The search method does not actually return the matched statements. Instead, it returns a URL from which the matched statements can be fetched. This URL can also be used to perform various operations on the result set (such as unions or $intersections with other result sets) without having to transfer sets of statements between different machines. The result set can actually be retrieved using either the fetch method or by doing a simple HTTP GET of the URL returned from the search method.
SearchSet
{
string union(string a, string b)
string intersection(string a, string b)
string difference(string a, string b)
string symmetric_difference(string a, string b)
}
This interface provides operations for manipulating sets of statements.
Each method takes two URLs representing the sets of statements to be
used in creation of the new set. The method returns a URL referencing
the newly created set.
Fetch
{
list fetch(string uri)
list fetchSubjects(string uri)
list fetchPredicates(string uri)
list fetchObjects(string uri)
dict fetchSubjectTable(string uri)
}
This interface provides a way to retrieve statements from the given URI.
The fetch returns all of the full statements contained in the database. The statements are fully parsed and returned in a list. Each element in the list represents a parsed statement. A parsed statement is represented as a list with three elements, representing the subject, predicate, and object of the statement, respectively. Each element of the statement is represented as a list of two elements representing the type and value of the element, respectively.
The type of an element is represented as an $integer. The possible types are as follows:
int | type |
0 | Literal |
1 | URI |
2 | Node |
The value of an element is a string.
The fetchSubjects, fetchPrediates, and fetchObjects methods each return a list containing the relevant element in each statement.

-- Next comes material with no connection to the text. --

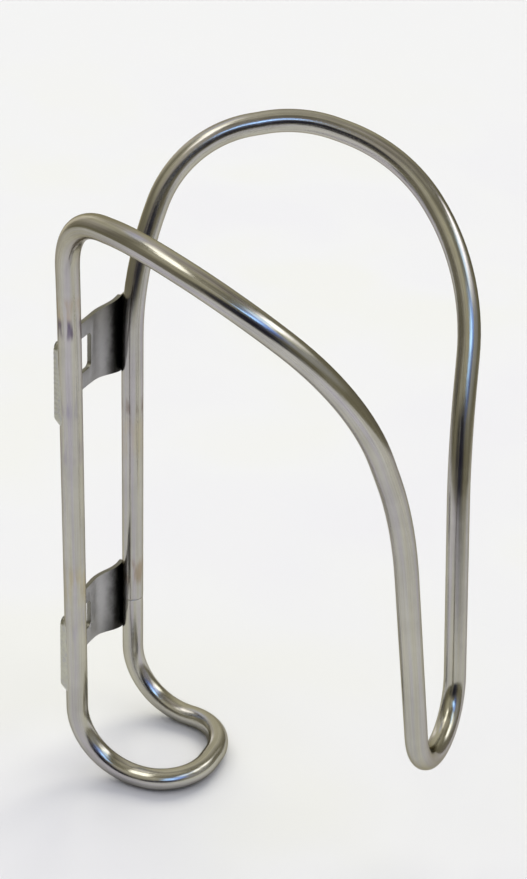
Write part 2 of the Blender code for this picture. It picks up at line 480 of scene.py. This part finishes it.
def ranged(tree, value, low, high, to_low=0.0, to_high=1.0):
    made = node(tree, "ShaderNodeMapRange")
    made.interpolation_type = "SMOOTHSTEP"
    feed(tree, made.inputs["Value"], value)
    for name, number in (("From Min", low), ("From Max", high), ("To Min", to_low), ("To Max", to_high)):
        made.inputs[name].default_value = number
    return made.outputs["Result"]


def noise(tree, vector, scale, detail=2.0, roughness=0.5):
    made = node(tree, "ShaderNodeTexNoise")
    feed(tree, made.inputs["Vector"], vector)
    made.inputs["Scale"].default_value = scale
    made.inputs["Detail"].default_value = detail
    made.inputs["Roughness"].default_value = roughness
    return made.outputs["Fac"]


def mixed(tree, factor, first, second, blend="MIX"):
    """Two colours mixed. Inputs 6 and 7 and output 2 are the node's colour sockets."""
    made = node(tree, "ShaderNodeMix", data_type="RGBA", blend_type=blend)
    feed(tree, made.inputs["Factor"], factor)
    for socket, value in ((made.inputs[6], first), (made.inputs[7], second)):
        feed(tree, socket, value if isinstance(value, bpy.types.NodeSocket) else (*value, 1.0))
    return made.outputs[2]


def ramp(tree, factor, stops):
    made = node(tree, "ShaderNodeValToRGB")
    feed(tree, made.inputs["Fac"], factor)
    elements = made.color_ramp.elements
    for element, (position, colour) in zip((elements[0], elements[1]), (stops[0], stops[-1])):
        element.position = position
        element.color = (*colour, 1.0)
    for position, colour in stops[1:-1]:
        elements.new(position).color = (*colour, 1.0)
    return made.outputs["Color"]


def bumped(tree, height, distance, strength=1.0):
    made = node(tree, "ShaderNodeBump")
    feed(tree, made.inputs["Height"], height)
    made.inputs["Distance"].default_value = distance
    made.inputs["Strength"].default_value = strength
    return made.outputs["Normal"]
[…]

The fetchSubjectMap returns a mapping. For every unique subject contained in the database there is a key in the mapping. The associated value is also a mapping. For each unique predicate in the database which is associated with the given subject there is a key in the secondary mapping. The associated value is a list of all objects in the database associated with that subject and predicate pair. This hierarchal view of the database allows for the user to easily iterate through the statements in a structured way rather than dealing with them as an unordered list of statements.
Each of these fetch operations can be passed an additional pair of arguments, no_statements and offset like so:
list fetch(string uri, int no_statements, int offset)
which specifies that a certain number of statements should be returned and that they should be offset from the starting statement by a particular number. Thus the command:
fetch("some_uri",10,10)
would return the statements 11-20 assuming that the query matches 20 statements.
@
In the case where the URI specifies the "http" protocol or something else fetchable by external means, the result set can be retrieved directly from the URL. The canonical format for the statements to be encoded in for transmission is N-Triples with metastatements encoded in the RDF-URI format. For proponents of the REST architectural style, fetching the statements via HTTP GET allows use of the search interface in an entirely REST-compatible style. For those without such concerns, the Fetch iterface allows a convenient interface for accessing result sets without the need for writing HTTP-level code.
Add
{
add(string uri, list statement)
addAll(string uri, list statements)
}
This interface allows new statements to be added to the database whose uri is specified. The add method takes a statement in the list form returned specified in the Fetch interface. The addAll method takes a list of these $lists and adds each statement in the list.
Update
{
remove(string uri, list statement)
removeAll(string uri, list statements)
replace(string uri, list old, list new)
replaceAll(string uri, list oldList, list newList)
}
This interfaces allows for statements to be removed from the database specified in the uri. The remove method takes a statement in list form as used in the Add interface and removes it from the given database if it exists. The removeAll method takes a list of these $lists and removes each statement from the database.
The replace method takes two statements in list form. The first statement is removed from the database. The second statement is added. The replaceAll method takes two $lists of statements and performs the replace operation on each statement in the $lists.
MetastatementHandler
{
string encodeMetastatement(list statement)
list decodeMetastatement(string rdfUri)
}
The encodeMetastatement and decodeMetastatement methods handle statements about statements. The encodeMetastatement method takes a statement in list form and encodes it in a string using the RDF-URI format. This string is a valid URI and so can be used as the subject in other statements. The decodeMetastatement takes a string in the RDF-URI format and turns it $into the statement that was used to create it in list form.
It might be nice to have some more set operations. For instance you might want to divide the database $into just meta-statements or just normal statements. It would also be nice to make more complex queries about meta-statements server-side. For instance, you might want to make the query "all statements X with predicate Y which also have a meta-statement X A B asserted." Currently you can make the to separate queries, but have no way to combine them since the first query returns statements and then second query returns meta-statements. Some interface for combining these would be nice, but I'm not sure what it should be.
Sorting of search results
Handling situations where one wishes to find things like all the subjects in the database that are associated with "eats apples" and "drinks soda", e.g. say we have a set of statements like
1. John eats apples
2. John drinks soda
3. Fred eats oranges
4. Fred drinks soda
and say we want to find out who eats apples and drinks soda. Performing search
operations for "eats apples" and "drinks soda" and then taking the union returns statements
1,2 and 3; while taking the intersection returns nothing. In order to return the result
"John" we need a more fine-grained interface. @
The ability to specify the number of statements and offset within a set of statements, raises the issue that one might wish to perform set operations on subsets. This would be difficult to support since currently the search operations cannot be subsetted individually. While the interface might be modified to support this, implementing this against an underlying SQL database would raise issues with caching queries, since the current SQL based implementation (NeuroGrid) stores intermediate search uris purely as SQL query tokens, and the offseting/row operations applied to get subsets of results can only applied during the final fetch operation.